I rushed in, exactly twenty minutes late, whoops. The other girl already there.

rice balls in plastic boxes, washing dishes, remember now; no splashing no bubbles and please wipe in dry. Then the many different kinds of plates for those different shusies. I don’t even recall so many names for the same exact dish;生魚片。But the highlight of my whole day was the shrimp wrap. The boss summoned me over and started making two wraps, meanwhile telling me when to put the cucumbers and when to squeeze the Mayo. Okay, and the Mayo must be the hardest part. To get the Mayo perfectly squiggly. Then I got to make one for myself, one for a customer and one for the girl.

Feeling pretty lumpy actually, as the three stood in front moving swiftly with grace as if these movements and orders where already imprinted in their brains. They are a team, from the outside people might have thought they where families, I would’ve. I remember six rice balls each plate, brushing sauces on sushi must be even, don’t give too much veggies, last but not least which plastics for which orders. But my nervous brain could only repeat to myself over and over how slow I must appear to them as they stood at the side, three pairs of eyes staring.

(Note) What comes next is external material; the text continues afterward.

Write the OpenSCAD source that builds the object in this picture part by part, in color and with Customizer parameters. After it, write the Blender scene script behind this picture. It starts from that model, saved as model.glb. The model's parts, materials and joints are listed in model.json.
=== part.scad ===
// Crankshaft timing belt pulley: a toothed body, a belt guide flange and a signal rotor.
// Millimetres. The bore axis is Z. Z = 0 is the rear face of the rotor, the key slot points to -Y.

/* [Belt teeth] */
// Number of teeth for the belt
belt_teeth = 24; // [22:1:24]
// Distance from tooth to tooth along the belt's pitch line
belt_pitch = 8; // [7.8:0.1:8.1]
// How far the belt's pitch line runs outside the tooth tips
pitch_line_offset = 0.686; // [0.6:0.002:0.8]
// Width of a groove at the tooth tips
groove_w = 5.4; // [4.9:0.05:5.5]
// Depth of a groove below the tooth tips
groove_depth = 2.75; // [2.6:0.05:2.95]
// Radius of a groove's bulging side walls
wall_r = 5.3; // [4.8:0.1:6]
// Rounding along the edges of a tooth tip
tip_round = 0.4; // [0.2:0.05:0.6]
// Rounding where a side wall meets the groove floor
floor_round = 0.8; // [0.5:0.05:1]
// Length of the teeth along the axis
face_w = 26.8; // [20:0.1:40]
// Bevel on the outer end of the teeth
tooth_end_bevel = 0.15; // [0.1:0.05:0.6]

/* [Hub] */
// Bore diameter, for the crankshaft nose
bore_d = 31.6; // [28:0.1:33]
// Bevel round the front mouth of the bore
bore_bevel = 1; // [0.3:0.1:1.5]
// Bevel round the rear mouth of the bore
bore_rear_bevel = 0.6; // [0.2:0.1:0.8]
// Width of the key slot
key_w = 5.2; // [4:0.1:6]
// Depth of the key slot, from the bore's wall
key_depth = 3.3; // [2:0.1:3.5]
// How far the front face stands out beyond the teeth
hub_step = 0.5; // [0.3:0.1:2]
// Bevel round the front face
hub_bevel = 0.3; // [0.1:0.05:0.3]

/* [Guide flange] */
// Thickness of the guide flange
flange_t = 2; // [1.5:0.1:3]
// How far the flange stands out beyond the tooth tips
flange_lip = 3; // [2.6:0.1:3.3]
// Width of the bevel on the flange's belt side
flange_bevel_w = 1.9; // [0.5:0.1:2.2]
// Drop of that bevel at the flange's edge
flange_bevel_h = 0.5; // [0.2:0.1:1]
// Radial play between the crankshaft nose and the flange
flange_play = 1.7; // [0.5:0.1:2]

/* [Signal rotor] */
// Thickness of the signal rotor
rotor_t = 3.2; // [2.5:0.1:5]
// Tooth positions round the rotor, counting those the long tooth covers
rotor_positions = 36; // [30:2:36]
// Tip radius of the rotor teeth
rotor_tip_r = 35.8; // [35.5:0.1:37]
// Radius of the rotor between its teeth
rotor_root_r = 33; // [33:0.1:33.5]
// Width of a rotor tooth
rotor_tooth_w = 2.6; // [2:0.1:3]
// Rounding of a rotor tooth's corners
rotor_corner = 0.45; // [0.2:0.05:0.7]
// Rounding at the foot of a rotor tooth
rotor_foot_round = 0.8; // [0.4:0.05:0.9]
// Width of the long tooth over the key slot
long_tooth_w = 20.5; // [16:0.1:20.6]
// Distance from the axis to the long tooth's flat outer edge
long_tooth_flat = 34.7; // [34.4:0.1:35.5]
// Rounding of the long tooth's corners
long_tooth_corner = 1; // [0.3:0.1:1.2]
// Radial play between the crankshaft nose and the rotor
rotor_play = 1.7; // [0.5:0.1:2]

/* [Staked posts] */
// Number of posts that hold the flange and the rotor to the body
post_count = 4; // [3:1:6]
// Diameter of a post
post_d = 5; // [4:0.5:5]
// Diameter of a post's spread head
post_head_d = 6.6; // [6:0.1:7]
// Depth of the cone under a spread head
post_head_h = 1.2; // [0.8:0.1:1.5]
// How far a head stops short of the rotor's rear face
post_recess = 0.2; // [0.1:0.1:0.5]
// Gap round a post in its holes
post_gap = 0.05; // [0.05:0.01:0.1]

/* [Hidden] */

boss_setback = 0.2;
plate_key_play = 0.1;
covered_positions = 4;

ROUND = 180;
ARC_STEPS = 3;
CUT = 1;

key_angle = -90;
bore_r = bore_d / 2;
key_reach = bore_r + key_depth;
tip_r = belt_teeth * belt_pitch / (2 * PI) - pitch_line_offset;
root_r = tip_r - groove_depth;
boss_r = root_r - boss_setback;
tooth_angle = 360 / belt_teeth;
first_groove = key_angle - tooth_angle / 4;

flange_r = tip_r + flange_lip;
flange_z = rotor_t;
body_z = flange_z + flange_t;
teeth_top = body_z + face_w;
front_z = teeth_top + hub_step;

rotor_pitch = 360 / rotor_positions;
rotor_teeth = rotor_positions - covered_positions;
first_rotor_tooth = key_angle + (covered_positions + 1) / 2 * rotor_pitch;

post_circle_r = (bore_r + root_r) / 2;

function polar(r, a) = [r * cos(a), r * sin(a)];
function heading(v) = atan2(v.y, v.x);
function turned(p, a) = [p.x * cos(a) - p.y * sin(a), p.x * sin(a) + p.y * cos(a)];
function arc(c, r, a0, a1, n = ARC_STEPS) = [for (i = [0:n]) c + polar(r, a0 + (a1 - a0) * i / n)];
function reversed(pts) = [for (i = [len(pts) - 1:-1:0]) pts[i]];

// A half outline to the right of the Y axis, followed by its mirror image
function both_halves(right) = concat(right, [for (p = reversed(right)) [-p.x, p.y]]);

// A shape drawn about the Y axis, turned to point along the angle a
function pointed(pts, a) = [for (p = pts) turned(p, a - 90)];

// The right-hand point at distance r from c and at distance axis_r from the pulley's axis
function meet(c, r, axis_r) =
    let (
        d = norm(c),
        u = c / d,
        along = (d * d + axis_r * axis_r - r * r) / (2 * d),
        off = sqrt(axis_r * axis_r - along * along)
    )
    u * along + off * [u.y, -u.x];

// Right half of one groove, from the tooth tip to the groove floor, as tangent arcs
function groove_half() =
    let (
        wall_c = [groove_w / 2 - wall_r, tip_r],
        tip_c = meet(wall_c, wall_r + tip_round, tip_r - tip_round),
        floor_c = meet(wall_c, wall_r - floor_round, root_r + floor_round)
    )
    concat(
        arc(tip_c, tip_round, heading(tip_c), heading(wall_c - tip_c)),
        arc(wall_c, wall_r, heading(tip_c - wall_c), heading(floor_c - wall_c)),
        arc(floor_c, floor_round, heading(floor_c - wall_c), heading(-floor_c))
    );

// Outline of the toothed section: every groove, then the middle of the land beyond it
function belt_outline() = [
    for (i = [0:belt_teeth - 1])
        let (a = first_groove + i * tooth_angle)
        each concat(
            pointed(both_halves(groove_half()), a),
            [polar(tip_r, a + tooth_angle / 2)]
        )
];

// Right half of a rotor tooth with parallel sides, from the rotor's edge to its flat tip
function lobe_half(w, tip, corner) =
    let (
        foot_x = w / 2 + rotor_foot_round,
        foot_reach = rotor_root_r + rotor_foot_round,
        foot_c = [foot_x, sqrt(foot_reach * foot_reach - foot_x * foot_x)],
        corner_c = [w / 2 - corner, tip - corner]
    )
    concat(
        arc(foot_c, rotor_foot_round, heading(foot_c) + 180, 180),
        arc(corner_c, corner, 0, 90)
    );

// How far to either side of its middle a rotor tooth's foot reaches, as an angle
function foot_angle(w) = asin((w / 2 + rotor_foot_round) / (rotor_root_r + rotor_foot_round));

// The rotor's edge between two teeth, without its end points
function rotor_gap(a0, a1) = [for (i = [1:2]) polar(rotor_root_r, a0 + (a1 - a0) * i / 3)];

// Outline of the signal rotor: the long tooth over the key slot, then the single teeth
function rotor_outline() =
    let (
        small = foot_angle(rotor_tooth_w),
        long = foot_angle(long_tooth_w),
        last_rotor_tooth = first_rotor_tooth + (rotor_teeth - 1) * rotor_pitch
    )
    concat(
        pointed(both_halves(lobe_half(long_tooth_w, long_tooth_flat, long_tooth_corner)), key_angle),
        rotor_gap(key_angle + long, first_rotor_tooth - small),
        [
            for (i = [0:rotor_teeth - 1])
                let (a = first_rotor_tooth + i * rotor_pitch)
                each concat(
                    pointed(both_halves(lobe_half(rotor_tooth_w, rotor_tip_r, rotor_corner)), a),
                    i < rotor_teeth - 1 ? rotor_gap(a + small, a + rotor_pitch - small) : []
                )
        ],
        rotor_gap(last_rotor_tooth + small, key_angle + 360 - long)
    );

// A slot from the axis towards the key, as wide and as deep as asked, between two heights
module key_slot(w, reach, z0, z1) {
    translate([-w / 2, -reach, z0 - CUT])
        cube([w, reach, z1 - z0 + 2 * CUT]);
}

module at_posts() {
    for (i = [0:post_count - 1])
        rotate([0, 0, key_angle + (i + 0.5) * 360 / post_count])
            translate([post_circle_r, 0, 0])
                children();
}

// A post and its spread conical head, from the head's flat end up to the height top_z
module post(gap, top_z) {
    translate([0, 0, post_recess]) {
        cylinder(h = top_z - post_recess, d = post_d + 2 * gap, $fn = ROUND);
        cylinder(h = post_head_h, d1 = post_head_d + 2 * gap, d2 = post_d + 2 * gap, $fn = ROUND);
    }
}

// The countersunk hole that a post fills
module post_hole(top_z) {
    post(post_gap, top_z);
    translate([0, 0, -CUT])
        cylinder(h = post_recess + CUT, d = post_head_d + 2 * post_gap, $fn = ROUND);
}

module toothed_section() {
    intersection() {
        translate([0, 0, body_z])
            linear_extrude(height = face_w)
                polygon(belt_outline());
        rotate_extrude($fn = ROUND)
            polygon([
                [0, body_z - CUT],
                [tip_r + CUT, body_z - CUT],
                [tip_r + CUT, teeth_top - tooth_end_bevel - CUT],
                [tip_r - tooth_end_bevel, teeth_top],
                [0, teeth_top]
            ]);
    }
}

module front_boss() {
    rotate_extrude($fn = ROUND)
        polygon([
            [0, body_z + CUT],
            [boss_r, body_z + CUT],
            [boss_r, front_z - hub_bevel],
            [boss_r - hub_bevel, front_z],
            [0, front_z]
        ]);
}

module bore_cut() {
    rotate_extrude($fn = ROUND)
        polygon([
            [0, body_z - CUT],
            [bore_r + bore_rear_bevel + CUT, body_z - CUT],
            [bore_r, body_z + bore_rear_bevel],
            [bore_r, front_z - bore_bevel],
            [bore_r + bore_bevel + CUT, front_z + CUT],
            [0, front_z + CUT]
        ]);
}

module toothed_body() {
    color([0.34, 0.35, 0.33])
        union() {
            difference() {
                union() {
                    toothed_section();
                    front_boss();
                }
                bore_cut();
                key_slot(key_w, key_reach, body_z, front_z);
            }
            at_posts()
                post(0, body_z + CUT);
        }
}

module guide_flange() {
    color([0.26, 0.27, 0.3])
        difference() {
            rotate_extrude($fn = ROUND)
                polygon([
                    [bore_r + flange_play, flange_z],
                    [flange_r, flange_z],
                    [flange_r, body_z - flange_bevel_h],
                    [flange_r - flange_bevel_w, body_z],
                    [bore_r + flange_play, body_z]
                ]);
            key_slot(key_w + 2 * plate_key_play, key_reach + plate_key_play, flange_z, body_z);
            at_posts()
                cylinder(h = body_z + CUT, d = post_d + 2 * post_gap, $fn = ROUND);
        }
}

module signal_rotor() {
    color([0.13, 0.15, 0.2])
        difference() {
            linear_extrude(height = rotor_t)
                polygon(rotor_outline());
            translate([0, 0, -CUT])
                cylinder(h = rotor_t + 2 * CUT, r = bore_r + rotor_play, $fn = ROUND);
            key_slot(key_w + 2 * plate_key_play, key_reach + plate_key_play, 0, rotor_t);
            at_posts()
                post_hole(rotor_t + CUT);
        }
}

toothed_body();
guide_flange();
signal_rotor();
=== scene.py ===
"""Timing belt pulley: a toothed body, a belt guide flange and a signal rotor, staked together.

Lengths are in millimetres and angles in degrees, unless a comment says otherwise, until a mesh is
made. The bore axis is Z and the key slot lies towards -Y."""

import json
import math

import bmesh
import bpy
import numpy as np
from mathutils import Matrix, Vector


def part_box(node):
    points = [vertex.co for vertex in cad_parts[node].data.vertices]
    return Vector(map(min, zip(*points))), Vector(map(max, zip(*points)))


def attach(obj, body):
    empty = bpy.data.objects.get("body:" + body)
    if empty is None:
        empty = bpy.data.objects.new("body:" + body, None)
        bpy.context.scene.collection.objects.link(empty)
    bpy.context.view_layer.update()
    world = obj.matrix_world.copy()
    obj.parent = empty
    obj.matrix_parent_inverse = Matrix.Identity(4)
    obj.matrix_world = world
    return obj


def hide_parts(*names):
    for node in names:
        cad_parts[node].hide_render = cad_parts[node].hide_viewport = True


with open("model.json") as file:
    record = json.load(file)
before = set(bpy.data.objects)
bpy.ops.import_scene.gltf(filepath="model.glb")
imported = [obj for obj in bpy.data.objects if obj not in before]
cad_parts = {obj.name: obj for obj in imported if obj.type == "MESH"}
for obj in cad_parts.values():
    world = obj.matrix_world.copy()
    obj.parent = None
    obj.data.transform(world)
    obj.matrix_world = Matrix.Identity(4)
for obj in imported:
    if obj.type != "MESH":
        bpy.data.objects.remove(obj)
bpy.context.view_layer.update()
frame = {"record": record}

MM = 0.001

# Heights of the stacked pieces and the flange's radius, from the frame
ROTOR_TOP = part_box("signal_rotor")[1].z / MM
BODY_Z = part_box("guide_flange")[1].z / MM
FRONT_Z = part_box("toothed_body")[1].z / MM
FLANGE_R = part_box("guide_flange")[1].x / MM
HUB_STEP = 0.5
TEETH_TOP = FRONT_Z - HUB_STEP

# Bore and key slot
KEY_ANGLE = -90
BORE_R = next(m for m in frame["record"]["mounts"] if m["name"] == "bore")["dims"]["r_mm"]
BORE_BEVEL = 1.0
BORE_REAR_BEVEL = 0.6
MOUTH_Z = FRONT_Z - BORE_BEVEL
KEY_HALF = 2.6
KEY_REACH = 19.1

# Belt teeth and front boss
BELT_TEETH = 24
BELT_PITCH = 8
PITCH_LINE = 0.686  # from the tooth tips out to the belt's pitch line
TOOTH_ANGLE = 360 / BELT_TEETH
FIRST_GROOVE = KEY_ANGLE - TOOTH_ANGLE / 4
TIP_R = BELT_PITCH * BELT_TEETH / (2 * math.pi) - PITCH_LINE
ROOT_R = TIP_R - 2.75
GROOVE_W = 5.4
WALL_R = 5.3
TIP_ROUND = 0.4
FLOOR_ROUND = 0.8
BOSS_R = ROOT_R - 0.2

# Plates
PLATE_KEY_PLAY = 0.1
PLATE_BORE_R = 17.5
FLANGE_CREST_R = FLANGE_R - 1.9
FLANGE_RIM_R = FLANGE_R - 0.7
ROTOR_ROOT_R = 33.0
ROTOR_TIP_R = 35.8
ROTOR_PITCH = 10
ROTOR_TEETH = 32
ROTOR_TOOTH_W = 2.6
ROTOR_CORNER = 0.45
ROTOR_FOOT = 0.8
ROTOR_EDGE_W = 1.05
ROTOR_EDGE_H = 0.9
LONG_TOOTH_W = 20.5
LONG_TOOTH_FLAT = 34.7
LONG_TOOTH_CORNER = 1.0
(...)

I tried the most optimistic respond to any suggestions they gave me; Given my personality I hated nagging. It was okay, I hoped for the day (which I always did) that this becomes my routine and I could proudly tell my child that my very first job was at a sushi shop and my boyfriend always always rides me there. ( though I think the bosses hates boys, therefore they hate seeing my boyfriend.


第二天,甩掉所有前一天的後遺症 (或許吧)爆哭暴怒爆緊張。



吉他,走音的男孩子們,無形的關懷 我看著 印著美麗倒影的電風扇 感受到溫暖。




我哭我失去的一切太多 才發現原來背後的你們都一直照顧著我,


我的心好痛 痛你們太善良 痛我能擁有

對不起,對不起在分手了以 我依然感受到了 一點 幸福。




也許是真的 別人不會特地去記得所有身邊的人發生的事。不過從你嘴裡講出來特別的刺耳。

藉著酒精給我的膽子 我說出了這一生最狠心的話

在防備自己的同時卻又傷害了別人 蠢蛋。

有誰會想聽呢 有誰願意好好坐下來聽?


是不是又被看成太在意太自我中心太誇張 不過你知道嗎 我只是想把我的心情講給你聽。